- An attack model is a set of assumptions about how attackers might interact with a cipher and what they can and can’t do.
==Kerckhoffs’s Principle==
- Security of a cipher should rely only on the secrecy of the key and not on the secrecy of the cipher.
Black-Box Models
- A query for our purposes is the operation that sends an input value to some function
and gets the output in return, without exposing the details of that function. - For example, some smart card chips securely protect a cipher’s internals as well as its keys, yet you’re allowed to connect to the chip and ask it to decrypt any ciphertext.
1. Ciphertext-only attackers (COA)
Observe ciphertexts but don’t know the associated plaintexts, and don’t know how the plaintexts were selected.
2. Known-plaintext attackers (KPA)
Observe ciphertexts and do know the associated plaintexts.
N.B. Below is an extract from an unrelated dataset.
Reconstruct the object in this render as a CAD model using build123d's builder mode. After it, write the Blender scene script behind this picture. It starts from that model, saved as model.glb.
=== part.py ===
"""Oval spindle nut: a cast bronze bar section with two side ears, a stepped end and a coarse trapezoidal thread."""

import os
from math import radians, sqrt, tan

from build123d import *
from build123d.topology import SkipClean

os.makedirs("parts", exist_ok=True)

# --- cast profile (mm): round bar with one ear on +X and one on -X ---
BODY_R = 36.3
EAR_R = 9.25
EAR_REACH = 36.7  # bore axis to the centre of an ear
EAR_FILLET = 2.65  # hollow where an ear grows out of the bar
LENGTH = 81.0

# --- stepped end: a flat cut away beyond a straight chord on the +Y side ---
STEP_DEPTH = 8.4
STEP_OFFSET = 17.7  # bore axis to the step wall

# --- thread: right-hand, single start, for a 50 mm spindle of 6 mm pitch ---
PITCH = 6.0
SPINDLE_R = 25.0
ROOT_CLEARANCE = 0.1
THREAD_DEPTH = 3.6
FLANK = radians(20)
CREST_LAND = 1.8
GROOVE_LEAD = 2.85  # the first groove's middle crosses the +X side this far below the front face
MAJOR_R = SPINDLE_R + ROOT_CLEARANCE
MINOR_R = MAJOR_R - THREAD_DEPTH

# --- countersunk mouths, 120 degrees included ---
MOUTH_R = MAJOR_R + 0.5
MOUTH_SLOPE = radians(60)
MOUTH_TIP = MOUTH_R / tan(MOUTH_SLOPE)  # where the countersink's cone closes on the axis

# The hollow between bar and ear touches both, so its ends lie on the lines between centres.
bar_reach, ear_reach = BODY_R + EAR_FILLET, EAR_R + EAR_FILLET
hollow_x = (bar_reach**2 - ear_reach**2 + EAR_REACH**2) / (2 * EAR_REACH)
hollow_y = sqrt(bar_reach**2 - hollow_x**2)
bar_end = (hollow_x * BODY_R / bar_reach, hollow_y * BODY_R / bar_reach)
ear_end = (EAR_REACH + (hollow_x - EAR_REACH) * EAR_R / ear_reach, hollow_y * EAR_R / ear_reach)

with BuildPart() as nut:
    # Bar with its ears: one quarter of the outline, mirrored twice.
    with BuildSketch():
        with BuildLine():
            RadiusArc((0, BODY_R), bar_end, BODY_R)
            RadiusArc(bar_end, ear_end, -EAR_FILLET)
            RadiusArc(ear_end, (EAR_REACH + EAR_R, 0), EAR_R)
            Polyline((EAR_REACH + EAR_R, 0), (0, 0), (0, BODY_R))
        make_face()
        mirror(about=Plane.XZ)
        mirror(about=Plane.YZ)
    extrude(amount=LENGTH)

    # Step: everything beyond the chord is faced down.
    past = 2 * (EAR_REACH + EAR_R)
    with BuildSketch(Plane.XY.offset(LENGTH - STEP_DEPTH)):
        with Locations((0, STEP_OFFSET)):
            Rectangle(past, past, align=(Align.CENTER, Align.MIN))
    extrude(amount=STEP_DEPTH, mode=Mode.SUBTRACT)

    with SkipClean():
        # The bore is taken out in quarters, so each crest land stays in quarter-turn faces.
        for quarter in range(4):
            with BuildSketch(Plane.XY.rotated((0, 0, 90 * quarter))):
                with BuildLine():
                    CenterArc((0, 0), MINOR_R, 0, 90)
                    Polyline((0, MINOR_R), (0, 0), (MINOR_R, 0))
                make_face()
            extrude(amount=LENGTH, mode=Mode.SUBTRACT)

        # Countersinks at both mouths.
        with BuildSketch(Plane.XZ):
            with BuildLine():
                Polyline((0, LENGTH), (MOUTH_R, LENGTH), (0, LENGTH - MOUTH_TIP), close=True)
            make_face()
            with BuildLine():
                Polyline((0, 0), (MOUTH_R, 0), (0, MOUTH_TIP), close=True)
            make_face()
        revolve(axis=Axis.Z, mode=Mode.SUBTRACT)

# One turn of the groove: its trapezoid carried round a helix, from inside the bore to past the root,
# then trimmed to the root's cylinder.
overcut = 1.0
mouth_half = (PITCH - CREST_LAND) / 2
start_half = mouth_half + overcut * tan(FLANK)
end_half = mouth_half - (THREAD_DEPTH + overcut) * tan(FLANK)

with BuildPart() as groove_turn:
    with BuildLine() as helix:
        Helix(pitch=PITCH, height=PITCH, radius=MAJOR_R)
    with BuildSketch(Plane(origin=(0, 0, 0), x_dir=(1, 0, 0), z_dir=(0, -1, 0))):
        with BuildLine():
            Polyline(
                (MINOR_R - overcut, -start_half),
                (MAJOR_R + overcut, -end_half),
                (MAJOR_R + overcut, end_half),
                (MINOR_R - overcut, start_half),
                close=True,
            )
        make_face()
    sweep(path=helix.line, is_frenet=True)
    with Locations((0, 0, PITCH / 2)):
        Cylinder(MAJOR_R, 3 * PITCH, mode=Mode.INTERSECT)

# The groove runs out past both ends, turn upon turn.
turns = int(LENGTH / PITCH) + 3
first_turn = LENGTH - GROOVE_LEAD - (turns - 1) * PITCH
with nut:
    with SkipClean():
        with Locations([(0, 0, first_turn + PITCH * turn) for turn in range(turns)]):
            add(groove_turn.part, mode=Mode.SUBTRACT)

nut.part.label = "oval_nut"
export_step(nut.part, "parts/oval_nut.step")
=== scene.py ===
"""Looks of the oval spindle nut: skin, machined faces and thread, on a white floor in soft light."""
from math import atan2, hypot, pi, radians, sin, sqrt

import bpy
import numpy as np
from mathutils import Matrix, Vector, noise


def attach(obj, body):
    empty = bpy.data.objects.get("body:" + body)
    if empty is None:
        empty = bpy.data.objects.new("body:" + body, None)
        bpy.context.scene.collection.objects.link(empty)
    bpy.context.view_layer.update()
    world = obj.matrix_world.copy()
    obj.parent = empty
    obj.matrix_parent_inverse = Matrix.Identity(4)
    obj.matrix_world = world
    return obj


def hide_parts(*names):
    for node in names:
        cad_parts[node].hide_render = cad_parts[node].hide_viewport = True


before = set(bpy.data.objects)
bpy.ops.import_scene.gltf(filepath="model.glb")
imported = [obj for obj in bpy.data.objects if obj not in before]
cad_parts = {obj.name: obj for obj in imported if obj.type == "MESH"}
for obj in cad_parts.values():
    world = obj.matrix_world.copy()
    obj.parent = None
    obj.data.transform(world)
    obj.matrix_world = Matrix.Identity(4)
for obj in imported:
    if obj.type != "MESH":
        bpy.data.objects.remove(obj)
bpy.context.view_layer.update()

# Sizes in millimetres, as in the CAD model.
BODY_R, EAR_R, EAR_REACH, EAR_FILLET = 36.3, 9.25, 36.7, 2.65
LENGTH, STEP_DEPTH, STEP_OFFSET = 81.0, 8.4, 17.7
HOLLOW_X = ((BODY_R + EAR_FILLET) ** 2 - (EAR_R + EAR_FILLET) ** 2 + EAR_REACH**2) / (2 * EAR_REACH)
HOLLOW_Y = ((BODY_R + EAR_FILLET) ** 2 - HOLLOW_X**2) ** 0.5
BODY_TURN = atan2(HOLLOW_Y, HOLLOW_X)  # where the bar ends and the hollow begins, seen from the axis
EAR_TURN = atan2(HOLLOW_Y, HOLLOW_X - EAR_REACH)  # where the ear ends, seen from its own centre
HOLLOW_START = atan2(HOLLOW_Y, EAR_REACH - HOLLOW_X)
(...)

3. Chosen-plaintext attackers (CPA)
Can perform encryption queries for plaintexts of their choice and observe the resulting ciphertexts.
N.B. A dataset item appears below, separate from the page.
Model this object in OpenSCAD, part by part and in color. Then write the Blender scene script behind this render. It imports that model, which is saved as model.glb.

4. Chosen-ciphertext attackers (CCA)
Can both encrypt and decrypt.
Gray-Box Models
- In a gray-box model, the attacker has access to a cipher’s implementation.
- By the same token, gray-box models are more difficult to define than black-box ones because they depend on physical, analog properties rather than just on an algorithm’s input and outputs, and crypto theory will often fail to abstract the complexity of the real world.
Side-Channel Attacks
- Are a family of attacks within gray-box models. A side channel is a source of information that depends on the implementation of the cipher, be it in software or hardware.
- Observe or measure analog characteristics of a cipher’s implementation but don’t alter its integrity; they are noninvasive.
Invasive Attacks
- Are a family of attacks on cipher implementations that are more powerful than side-channel attacks, and more expensive because they require sophisticated equipment.
- Invasive attacks thus consist of a whole set of techniques and procedures, from using nitric acid to remove a chip’s packaging to microscopic imagery acquisition, partial reverse engineering, and possible modification of the chip’s behavior with something like laser fault injection.